Records that describe objects

....

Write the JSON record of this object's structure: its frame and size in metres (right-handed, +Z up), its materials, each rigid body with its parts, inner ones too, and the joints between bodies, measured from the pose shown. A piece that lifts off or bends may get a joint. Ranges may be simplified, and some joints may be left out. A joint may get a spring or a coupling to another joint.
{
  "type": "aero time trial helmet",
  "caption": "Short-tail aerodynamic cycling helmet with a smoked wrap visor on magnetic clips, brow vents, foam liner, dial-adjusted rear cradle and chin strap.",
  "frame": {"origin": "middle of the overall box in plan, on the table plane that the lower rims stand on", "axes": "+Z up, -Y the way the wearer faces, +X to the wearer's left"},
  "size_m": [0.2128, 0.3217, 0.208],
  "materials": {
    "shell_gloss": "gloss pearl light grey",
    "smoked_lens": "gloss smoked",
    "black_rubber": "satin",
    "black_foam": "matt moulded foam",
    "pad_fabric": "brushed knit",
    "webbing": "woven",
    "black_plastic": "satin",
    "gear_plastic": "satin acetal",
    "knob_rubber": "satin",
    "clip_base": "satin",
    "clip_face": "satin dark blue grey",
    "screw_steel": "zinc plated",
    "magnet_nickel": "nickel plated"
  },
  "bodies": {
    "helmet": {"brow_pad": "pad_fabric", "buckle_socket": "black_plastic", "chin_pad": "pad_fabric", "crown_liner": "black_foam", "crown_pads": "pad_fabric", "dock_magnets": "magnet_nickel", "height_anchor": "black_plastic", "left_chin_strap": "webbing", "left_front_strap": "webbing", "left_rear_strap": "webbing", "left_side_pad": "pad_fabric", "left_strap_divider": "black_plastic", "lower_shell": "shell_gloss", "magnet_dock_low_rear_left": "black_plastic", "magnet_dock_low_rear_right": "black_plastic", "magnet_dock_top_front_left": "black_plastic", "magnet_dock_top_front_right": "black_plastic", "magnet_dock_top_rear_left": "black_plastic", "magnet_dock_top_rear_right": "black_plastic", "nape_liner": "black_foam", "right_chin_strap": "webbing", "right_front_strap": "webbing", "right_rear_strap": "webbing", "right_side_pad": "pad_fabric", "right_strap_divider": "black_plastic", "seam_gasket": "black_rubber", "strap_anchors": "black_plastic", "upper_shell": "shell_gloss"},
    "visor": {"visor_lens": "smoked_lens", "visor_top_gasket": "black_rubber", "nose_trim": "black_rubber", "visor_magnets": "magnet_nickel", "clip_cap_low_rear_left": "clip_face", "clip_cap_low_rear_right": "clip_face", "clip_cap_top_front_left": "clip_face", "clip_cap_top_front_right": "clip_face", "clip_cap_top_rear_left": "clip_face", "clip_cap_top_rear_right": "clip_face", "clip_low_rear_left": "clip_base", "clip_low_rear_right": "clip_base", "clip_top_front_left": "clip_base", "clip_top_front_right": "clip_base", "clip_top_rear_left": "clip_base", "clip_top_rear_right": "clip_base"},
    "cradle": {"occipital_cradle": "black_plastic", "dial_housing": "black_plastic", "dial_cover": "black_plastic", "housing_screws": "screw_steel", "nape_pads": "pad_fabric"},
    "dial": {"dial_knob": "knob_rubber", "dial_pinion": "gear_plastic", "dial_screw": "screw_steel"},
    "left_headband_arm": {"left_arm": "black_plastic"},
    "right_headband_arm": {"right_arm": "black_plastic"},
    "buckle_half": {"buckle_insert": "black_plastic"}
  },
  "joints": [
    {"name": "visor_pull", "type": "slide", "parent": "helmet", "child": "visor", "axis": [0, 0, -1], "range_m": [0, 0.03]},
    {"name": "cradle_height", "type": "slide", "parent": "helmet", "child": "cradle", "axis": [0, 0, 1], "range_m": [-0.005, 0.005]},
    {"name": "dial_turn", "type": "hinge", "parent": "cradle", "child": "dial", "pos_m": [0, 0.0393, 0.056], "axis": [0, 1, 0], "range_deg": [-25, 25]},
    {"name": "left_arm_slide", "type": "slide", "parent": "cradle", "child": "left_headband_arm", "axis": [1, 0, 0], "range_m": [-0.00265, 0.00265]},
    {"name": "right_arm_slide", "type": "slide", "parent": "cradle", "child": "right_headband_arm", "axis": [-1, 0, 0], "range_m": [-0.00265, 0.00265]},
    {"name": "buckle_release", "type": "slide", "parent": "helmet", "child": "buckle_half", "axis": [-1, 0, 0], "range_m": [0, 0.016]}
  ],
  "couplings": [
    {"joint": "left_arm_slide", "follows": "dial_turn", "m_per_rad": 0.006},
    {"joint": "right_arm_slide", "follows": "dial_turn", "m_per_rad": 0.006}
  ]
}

....

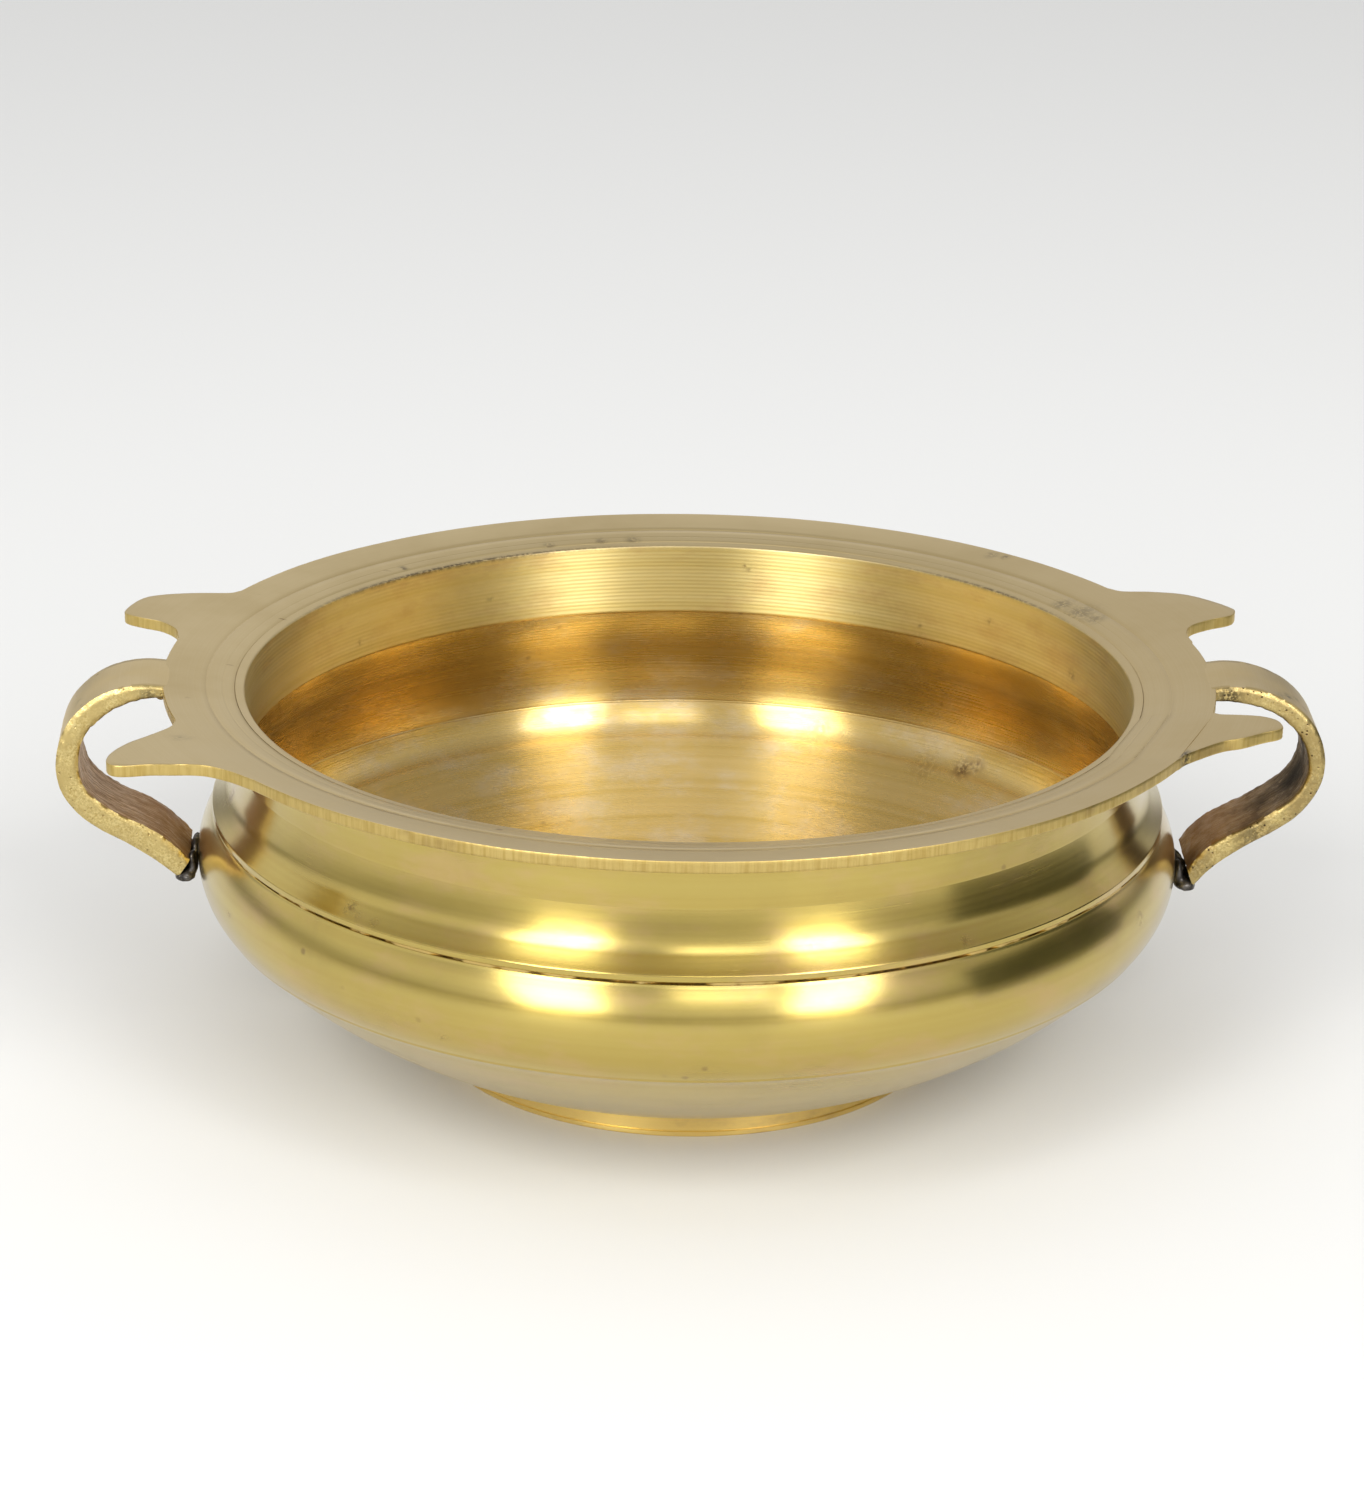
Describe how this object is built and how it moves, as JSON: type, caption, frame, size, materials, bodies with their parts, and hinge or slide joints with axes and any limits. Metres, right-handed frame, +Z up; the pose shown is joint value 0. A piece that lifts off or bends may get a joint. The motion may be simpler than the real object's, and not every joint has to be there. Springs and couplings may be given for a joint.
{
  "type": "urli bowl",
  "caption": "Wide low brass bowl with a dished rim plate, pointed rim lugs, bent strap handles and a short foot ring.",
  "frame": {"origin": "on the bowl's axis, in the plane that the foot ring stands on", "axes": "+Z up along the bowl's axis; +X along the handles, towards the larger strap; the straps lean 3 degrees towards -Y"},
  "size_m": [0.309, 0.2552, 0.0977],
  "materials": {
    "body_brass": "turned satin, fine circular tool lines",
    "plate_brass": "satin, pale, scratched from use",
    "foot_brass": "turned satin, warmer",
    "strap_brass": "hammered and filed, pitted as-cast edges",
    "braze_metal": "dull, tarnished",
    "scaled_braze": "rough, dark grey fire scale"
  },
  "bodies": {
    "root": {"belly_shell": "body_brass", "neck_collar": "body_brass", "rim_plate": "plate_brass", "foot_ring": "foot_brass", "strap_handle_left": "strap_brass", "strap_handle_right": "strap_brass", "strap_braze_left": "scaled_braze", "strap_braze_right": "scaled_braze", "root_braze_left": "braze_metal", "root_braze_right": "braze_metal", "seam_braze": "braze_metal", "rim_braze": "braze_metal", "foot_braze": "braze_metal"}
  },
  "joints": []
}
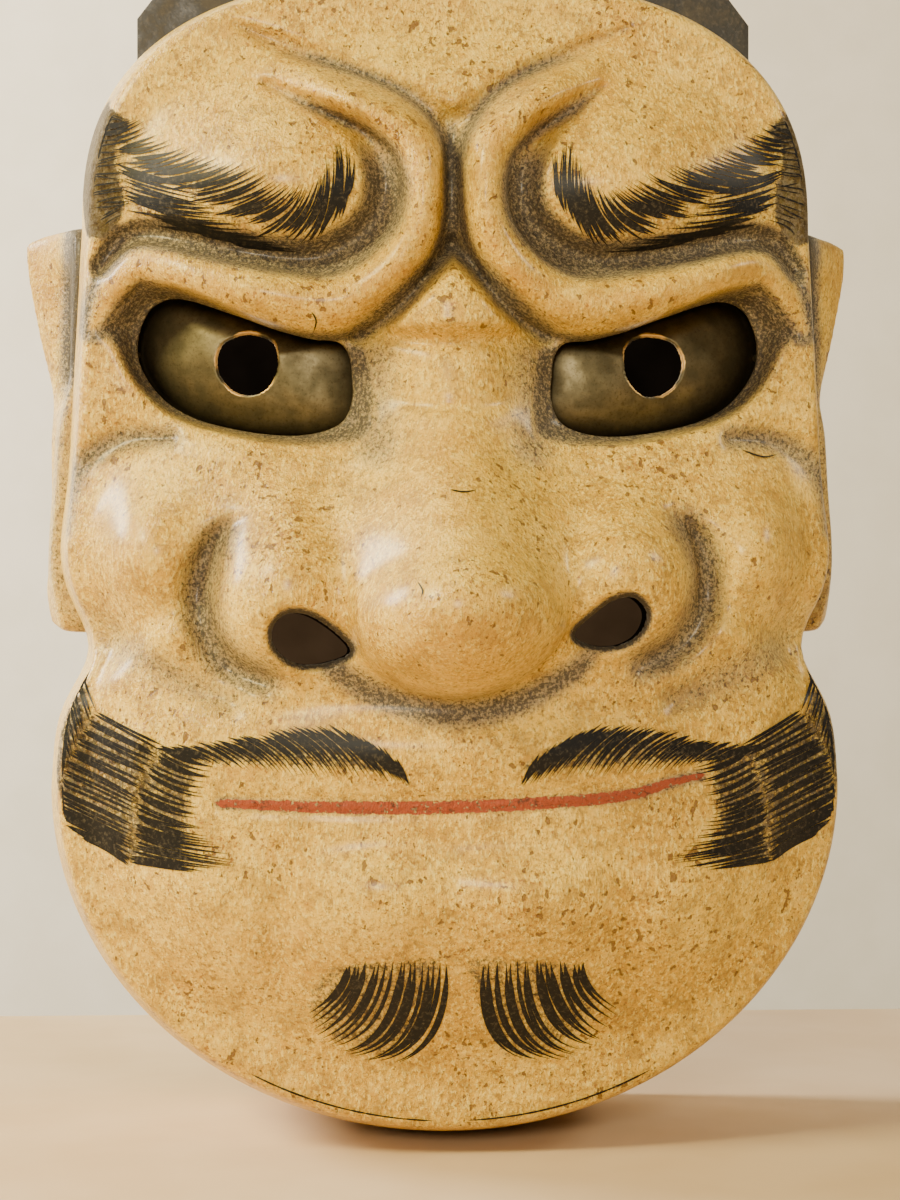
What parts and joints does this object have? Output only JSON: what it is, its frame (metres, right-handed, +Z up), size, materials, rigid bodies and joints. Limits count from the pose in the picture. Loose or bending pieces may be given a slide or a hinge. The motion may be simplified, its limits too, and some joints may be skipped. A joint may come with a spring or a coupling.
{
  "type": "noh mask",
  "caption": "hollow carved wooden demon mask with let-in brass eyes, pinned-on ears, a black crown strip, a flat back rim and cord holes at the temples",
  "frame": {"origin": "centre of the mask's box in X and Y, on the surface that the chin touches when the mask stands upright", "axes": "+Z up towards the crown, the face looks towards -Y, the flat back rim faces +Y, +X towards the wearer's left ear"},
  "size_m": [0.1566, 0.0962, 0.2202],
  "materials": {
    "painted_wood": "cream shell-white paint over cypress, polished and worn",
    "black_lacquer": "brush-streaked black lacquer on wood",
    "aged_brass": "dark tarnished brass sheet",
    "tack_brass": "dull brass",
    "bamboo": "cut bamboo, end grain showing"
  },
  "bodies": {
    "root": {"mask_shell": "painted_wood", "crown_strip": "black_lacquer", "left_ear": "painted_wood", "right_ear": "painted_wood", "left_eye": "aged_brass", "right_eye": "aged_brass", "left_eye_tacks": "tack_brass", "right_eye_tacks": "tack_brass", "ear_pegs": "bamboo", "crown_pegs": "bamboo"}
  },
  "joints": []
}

....

Which lines hold the string "JSON"? Copy all of them from the data above.

Write the JSON record of this object's structure: its frame and size in metres (right-handed, +Z up), its materials, each rigid body with its parts, inner ones too, and the joints between bodies, measured from the pose shown. A piece that lifts off or bends may get a joint. Ranges may be simplified, and some joints may be left out. A joint may get a spring or a coupling to another joint.
Describe how this object is built and how it moves, as JSON: type, caption, frame, size, materials, bodies with their parts, and hinge or slide joints with axes and any limits. Metres, right-handed frame, +Z up; the pose shown is joint value 0. A piece that lifts off or bends may get a joint. The motion may be simpler than the real object's, and not every joint has to be there. Springs and couplings may be given for a joint.
What parts and joints does this object have? Output only JSON: what it is, its frame (metres, right-handed, +Z up), size, materials, rigid bodies and joints. Limits count from the pose in the picture. Loose or bending pieces may be given a slide or a hinge. The motion may be simplified, its limits too, and some joints may be skipped. A joint may come with a spring or a coupling.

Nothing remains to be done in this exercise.